Ariel Kartashev, 27, is a proud member of that small yet passionate demographic.
The Washington state native arrived with his family earlier this summer and is currently in the process of making aliya.
“If there’s a war, I don’t want to be watching the news on TV and cheering. I want to be a part of it,” Kartashev said, explaining what it is about the the Sar-El program that appealed to him.
Another staunch pro-Israel advocate among Sar-El’s ranks is 66-year-old Morris Ryvak.
Having volunteered 14 times for the unit, Poland-born and Brooklyn-raised Ryvak is no stranger to the program.
“When I discovered Sar-El in 1999, I thought, ‘I must do this,’” Ryvak said. Much of his support for Israel, he explained, comes from his experiences facing rampant anti-Semitism as a child in Poland.
Chicago native Dan Ramano, who converted to Judaism in May, enrolled in Sar-El as a way to fully immerse himself in Jewish life and culture.

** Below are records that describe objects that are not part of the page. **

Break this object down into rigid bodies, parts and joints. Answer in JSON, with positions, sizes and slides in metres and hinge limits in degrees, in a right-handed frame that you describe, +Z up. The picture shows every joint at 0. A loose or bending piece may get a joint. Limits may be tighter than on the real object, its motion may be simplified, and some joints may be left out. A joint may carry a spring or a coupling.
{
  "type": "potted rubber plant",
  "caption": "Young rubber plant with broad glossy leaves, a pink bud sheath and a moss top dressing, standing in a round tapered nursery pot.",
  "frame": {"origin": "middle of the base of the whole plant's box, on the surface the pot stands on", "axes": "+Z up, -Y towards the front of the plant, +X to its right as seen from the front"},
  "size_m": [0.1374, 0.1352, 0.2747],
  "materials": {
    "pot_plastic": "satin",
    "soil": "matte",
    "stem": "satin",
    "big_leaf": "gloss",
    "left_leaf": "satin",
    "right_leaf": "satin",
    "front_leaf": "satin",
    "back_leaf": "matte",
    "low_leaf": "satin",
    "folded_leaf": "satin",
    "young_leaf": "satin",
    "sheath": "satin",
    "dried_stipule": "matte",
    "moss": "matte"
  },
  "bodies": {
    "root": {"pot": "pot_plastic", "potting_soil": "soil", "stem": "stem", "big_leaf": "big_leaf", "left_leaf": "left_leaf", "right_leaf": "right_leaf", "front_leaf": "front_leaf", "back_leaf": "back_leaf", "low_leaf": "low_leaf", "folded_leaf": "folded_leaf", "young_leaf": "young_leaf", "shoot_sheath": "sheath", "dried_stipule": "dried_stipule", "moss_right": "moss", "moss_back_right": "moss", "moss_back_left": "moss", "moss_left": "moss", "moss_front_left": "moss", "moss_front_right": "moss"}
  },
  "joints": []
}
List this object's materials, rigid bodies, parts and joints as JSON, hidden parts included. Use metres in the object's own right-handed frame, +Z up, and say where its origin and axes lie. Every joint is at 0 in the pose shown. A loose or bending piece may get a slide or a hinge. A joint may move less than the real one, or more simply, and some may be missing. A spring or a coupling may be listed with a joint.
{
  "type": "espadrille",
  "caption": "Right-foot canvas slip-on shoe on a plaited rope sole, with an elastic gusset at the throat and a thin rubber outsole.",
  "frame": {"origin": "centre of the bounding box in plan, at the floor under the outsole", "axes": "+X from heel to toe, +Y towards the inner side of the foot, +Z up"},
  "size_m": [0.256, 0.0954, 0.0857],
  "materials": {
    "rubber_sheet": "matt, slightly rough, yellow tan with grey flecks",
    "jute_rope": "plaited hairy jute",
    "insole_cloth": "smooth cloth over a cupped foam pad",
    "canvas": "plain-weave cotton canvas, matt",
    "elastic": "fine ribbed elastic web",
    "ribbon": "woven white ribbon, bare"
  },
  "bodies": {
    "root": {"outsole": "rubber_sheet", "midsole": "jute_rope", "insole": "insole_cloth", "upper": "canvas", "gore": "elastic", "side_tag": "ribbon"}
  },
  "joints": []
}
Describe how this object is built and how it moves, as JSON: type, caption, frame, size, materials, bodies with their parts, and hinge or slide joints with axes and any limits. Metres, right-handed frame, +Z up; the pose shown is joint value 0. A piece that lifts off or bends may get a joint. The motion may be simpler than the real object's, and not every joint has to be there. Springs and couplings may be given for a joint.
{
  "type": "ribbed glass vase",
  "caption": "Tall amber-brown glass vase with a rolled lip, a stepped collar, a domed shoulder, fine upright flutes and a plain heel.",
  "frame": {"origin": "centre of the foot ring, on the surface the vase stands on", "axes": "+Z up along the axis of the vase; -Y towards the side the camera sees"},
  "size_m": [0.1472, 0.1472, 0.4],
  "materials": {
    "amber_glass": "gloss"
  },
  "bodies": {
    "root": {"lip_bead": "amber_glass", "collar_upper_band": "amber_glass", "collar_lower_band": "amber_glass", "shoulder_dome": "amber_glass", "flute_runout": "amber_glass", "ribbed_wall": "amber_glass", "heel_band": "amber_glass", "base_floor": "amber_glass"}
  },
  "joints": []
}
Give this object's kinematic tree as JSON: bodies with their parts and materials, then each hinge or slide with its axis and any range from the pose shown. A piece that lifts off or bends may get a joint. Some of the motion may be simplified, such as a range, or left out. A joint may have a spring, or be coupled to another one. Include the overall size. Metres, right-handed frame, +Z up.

While he was initially introduced to Judaism through his girlfriend, Ramano decided to formulate a personal relationship with Israel by joining both Birthright and Sar-El on his own.
“I think it’s good for me to have my own experience here. I don’t want my entire connection to be based just because of her. I want my own relationship with Israel,” he explained.
Although Ramano has only been in Israel for a few weeks, he is already settling in well.
“I feel safer here than in Chicago,” he said.
Ryvak, too, expressed his strong bond with Israel, saying, “The other day I was in the Kotel, and I mentioned going back home. But then a man turned to me and said, ‘You are home.’ And he was right.”